What needs to be done: Print the data exactly, leaving nothing out.
═══ Given data
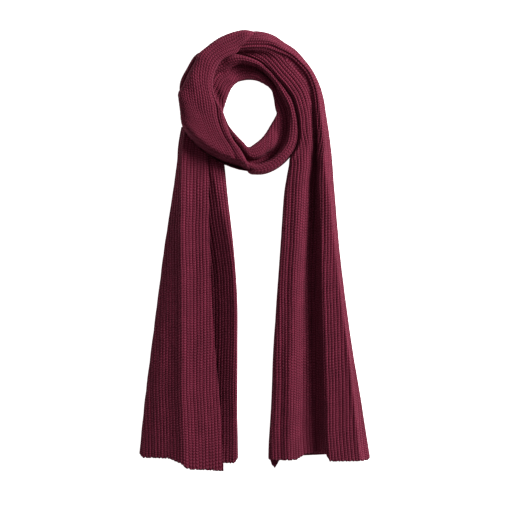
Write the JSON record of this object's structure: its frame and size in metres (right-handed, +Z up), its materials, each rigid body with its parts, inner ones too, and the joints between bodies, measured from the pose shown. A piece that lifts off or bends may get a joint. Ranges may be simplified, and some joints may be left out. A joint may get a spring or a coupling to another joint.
{
  "type": "knit scarf",
  "caption": "Long rib-knit scarf laid flat, wrapped round a neck opening, with its folded ends lying side by side below the loop.",
  "frame": {"origin": "on the floor under the middle of the whole scarf's box", "axes": "+Y runs from the hems to the top of the loop, +X to the right as seen from above, +Z up from the floor"},
  "size_m": [0.3478, 0.6614, 0.0436],
  "materials": {
    "rib_knit": "soft brushed wool knit"
  },
  "bodies": {
    "root": {"left_tail": "rib_knit", "inner_turn": "rib_knit", "front_turn": "rib_knit", "over_turn": "rib_knit", "right_tail": "rib_knit"}
  },
  "joints": []
}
══════
Answer:
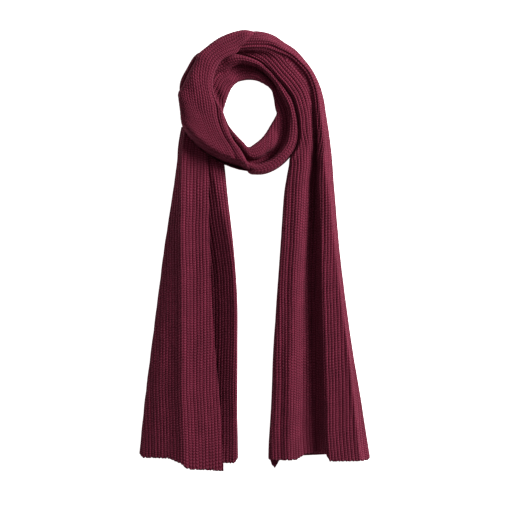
Write the JSON record of this object's structure: its frame and size in metres (right-handed, +Z up), its materials, each rigid body with its parts, inner ones too, and the joints between bodies, measured from the pose shown. A piece that lifts off or bends may get a joint. Ranges may be simplified, and some joints may be left out. A joint may get a spring or a coupling to another joint.
{
  "type": "knit scarf",
  "caption": "Long rib-knit scarf laid flat, wrapped round a neck opening, with its folded ends lying side by side below the loop.",
  "frame": {"origin": "on the floor under the middle of the whole scarf's box", "axes": "+Y runs from the hems to the top of the loop, +X to the right as seen from above, +Z up from the floor"},
  "size_m": [0.3478, 0.6614, 0.0436],
  "materials": {
    "rib_knit": "soft brushed wool knit"
  },
  "bodies": {
    "root": {"left_tail": "rib_knit", "inner_turn": "rib_knit", "front_turn": "rib_knit", "over_turn": "rib_knit", "right_tail": "rib_knit"}
  },
  "joints": []
}